2. 2008 marks Vibe‘s 15th anniversary, so the front-of-book of recent issues has dedicated space to counting down the “top this or that” of the past 15 years. This month recounts the most notorious sex scandals since 1993, which on its face is a tremendously lazy exercise. But the fact that the page design defies notions of easy navigation on the part of the reader compounds the problem: each numbered entry proceeds to the next in a willy-nilly, illogical, and almost amateurish manner around the page.

3. Similarly, the results of a sex survey conducted on vibe.com take up nine pages; not only are the findings presented by the edit staff–as it must–as very exciting and revealing, but like the charticle described above, the pages are designed using a worrying clash of colors.
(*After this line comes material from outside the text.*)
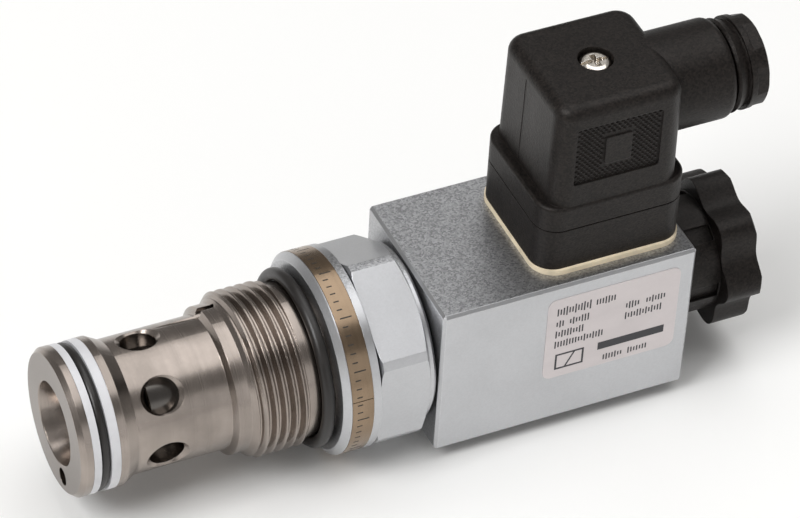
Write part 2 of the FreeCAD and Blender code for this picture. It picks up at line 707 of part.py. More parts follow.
def gland_seal():
    x0, x1 = GLAND_SEAL_X
    outer = GLAND_BORE_R - 0.3
    inner = CABLE_R + 0.15
    return gland_turned([
        (x0, inner), (x0 + 0.8, outer - 0.8), (x0 + 1.4, outer), (x1 - 0.6, outer),
        (x1, outer - 0.8), (x1, inner)])


def gland_washer():
    x0, x1 = GLAND_WASHER_X
    inner = CABLE_R + 0.4
    outer = GLAND_BORE_R - 0.3
    return gland_turned([(x0, inner), (x1, inner), (x1, outer), (x0, outer)])


def gland_nut():
    x0, x1 = GLAND_NUT_X
    spigot_x = GLAND_WASHER_X[1] + SMALL_GAP
    spigot_r = GLAND_BORE_R - 0.15
    nut = gland_turned([
        (spigot_x, CABLE_R), (spigot_x, spigot_r), (x0, spigot_r), (x0, 8.9), (x0 + 0.5, 9.4),
        (x0 + 2.5, 8.6), (x0 + 2.9, 8.6), (x0 + 2.9, 9.35),
        (x1 - 0.3, 9.2), (x1, 8.9), (x1, 6.3), (x1 - 1.2, CABLE_R)])
    flat_r = 8.8
    for k in range(6):
        flat = box(x0 + 4.1, x1 + 1, -8, 8, flat_r, flat_r + 3)
        flat.rotate(ORIGIN, X_AXIS, 60 * k + 20)
        flat.translate(vec(0, 0, GLAND_Z))
        nut = nut.cut(flat)
    return nut


# ---------------------------------------------------------------- coil nut
def star_outline(x):
    """Smooth closed outline whose radius swings between lobe and valley."""
    mean = (NUT_LOBE_R + NUT_VALLEY_R) / 2
    swing = (NUT_LOBE_R - NUT_VALLEY_R) / 2
    steps = NUT_LOBES * 8
    points = []
    for i in range(steps):
        a = 2 * math.pi * i / steps
        r = mean + swing * math.cos(NUT_LOBES * a)
        turn = a + math.radians(NUT_TURN_DEG)
        points.append(vec(x, r * math.cos(turn), r * math.sin(turn)))
    curve = Part.BSplineCurve()
    curve.interpolate(points, PeriodicFlag=True)
    return Part.Wire(curve.toShape())


def coil_nut():
    x0, x1 = NUT_HEAD_X
    head = Part.Face(star_outline(x0)).extrude(vec(x1 - x0, 0, 0))
    cap = turned([(x0 - 1, 0), (x0 - 1, 20), (x1 - 0.9, 16.2), (x1, 15.0), (x1, 0)])
    head = head.common(cap)
    neck = rod(NUT_X, x0 + 0.5, NUT_NECK_R)
    for k in range(NUT_RECESSES):
        recess = box(NUT_X - 1, x0 - 0.2, NUT_NECK_R - NUT_RECESS_DEPTH, NUT_NECK_R + 1,
                     -NUT_RECESS_HALF_W, NUT_RECESS_HALF_W)
        recess.rotate(ORIGIN, X_AXIS, NUT_RECESS_FIRST_DEG + k * 360.0 / NUT_RECESSES)
        neck = neck.cut(recess)
    nut = head.fuse(neck)
    nut = nut.cut(rod(NUT_X - 1, INSERT_END_X, INSERT_R))
    nut = nut.cut(rod(NUT_X, NUT_ROOM_END_X, NUT_ROOM_R))
    return nut.cut(rod(NUT_X, x1 + 1, ACCESS_R)).removeSplitter()


def nut_insert():
    x0, x1 = NUT_X + 0.1, INSERT_END_X - 0.1
    outer = INSERT_R - SMALL_GAP
    inner = TUBE_R + SMALL_GAP
    lead_in = 0.45
    return turned([
        (x0, inner + lead_in), (x0, outer), (x1, outer), (x1, inner), (x0 + lead_in, inner)])


# ---------------------------------------------------------------- all parts
def build_parts():
    parts = {
        "cartridge_body": cartridge_body(),
        "shoulder_oring": shoulder_oring(),
        "hex_body": hex_body(),
        "label_ring": label_ring(),
        "sleeve_oring": sleeve_oring(),
        "main_poppet": main_poppet(),
        "orifice_screw": orifice_screw(),
        "main_spring": coil_spring(POCKET_X + SMALL_GAP, PILOT_BORE_X - SMALL_GAP, SPRING_R, 0.7, 7.5),
        "pilot_seat": pilot_seat(),
        "pilot_cone": pilot_cone(),
        "pilot_spring": coil_spring(PILOT_SEAT_X + SMALL_GAP, 4.5 - SMALL_GAP, 3.05, 0.3, 5.0),
        "push_pin": rod(PIN_X[0], PIN_X[1], PIN_R),
        "pole_piece": pole_piece(),
        "armature": armature(),
        "armature_tube": armature_tube(),
        "tube_oring": o_ring(16.8, FOOT_R - 0.75, 0.72),
        "tube_end_plug": tube_end_plug(),
        "override_pin": override_pin(),
        "override_oring": o_ring(76.2, 1.58, 0.34),
        "coil_housing": coil_housing(),
        "coil_end_plate": coil_end_plate(),
        "coil_bobbin": coil_bobbin(),
        "coil_winding": coil_winding(),
        "coil_front_oring": o_ring(COIL_X[0] + 0.3, 9.2, 0.85),
        "coil_rear_oring": o_ring(COIL_X[1] - 0.3, 9.2, 0.85),
        "terminal_base": terminal_base(),
        "terminal_blades": terminal_blades(),
        "base_gasket": base_gasket(),
        "rating_label": rating_label(),
        "connector_gasket": connector_gasket(),
        "connector_housing": connector_housing(),
        "contact_carrier": contact_carrier(),
        "female_contacts": female_contacts(),
        "contact_screws": contact_screws(),
        "centre_screw": centre_screw(),
        "screw_seal": screw_seal(),
        "gland_seal": gland_seal(),
        "gland_washer": gland_washer(),
        "gland_nut": gland_nut(),
        "coil_nut": coil_nut(),
        "nut_insert": nut_insert(),
    }
    parts.update(nose_seals())
    return parts


os.makedirs("parts", exist_ok=True)
for name, shape in build_parts().items():
    shape.exportStep("parts/" + name + ".step")
    print(f"{name:20s} solids {len(shape.Solids)} valid {shape.isValid()} volume {shape.Volume:.1f}")
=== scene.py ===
"""Screw-in solenoid cartridge valve: finishes, printed and moulded detail, light and camera.

The valve axis is X, from the nose (-X) to the coil nut (+X), and the connector stands on +Z.
"""
import json
import math
import random

import bmesh
import bpy
from mathutils import Matrix, Quaternion, Vector


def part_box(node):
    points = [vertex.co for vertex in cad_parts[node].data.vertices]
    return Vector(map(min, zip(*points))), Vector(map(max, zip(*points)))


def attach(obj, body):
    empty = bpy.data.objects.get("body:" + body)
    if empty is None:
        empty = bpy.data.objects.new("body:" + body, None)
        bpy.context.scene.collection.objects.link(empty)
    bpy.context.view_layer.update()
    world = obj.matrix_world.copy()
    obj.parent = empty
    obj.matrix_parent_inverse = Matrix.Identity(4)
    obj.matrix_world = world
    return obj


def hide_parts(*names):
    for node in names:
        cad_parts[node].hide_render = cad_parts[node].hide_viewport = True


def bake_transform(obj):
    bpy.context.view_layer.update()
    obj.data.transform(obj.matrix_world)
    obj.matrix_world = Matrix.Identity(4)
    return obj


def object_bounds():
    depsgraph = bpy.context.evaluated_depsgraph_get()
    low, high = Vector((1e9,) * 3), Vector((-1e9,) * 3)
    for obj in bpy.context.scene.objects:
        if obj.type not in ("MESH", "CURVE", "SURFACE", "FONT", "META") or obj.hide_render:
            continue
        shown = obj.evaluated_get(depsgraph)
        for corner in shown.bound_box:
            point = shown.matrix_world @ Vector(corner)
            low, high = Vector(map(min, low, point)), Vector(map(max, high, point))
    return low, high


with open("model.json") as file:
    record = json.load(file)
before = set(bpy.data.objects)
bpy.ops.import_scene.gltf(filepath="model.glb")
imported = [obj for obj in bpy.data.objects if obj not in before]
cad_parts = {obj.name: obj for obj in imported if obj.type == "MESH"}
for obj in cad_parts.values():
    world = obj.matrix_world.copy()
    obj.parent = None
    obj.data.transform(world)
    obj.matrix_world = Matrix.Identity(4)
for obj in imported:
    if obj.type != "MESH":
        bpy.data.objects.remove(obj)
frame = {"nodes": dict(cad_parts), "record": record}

CAD_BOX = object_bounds()
MM = 0.001

# Camera, in metres and degrees
CAMERA_PLACE = Vector((-0.26752, -0.56344, 0.58864))
CAMERA_TARGET = Vector((0.02419, 0.00925, 0.00914))
CAMERA_ROLL_DEG = 3.74
CAMERA_LENS_MM = 200.3
SENSOR_MM = 36.0
LIGHT_TARGET = Vector((0.02, 0, 0.01))

FLOOR_SIZE = 6.0
FLOOR_GAP = 0.2 * MM
PRINT_SEED = 7

# Wire of the two springs
MAIN_SPRING_TURNS = 7.5
MAIN_WIRE_R = 0.7 * MM
PILOT_SPRING_TURNS = 5.0
PILOT_WIRE_R = 0.3 * MM

# Cosine at which a face starts to count as looking along an axis, and how fast it gets there
FACING_START = 0.94
FACING_GAIN = 20.0
EDGE_GAIN = 6.0
BEVEL_SAMPLES = 4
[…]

4. Smith states in her editor’s letter that the July issue is not the “Sex” issue traditionally presented this time of year; it is instead the “Swagger” issue. Yet there is not much in the way of what KK understands as “swagger” represented in the issue. You’ve got the Usher profile, and two pages in the VMix front-of-book replete with photos of Jay Z, Snoop and Flo Rida swaggering around. And that’s it.

Typically, this kind of indifference is evidenced in magazines published in July and August, when editorial staffers can’t wait to get to the share house on the Jersey Shore or Fire Island. Is something distracting Smith and her staff?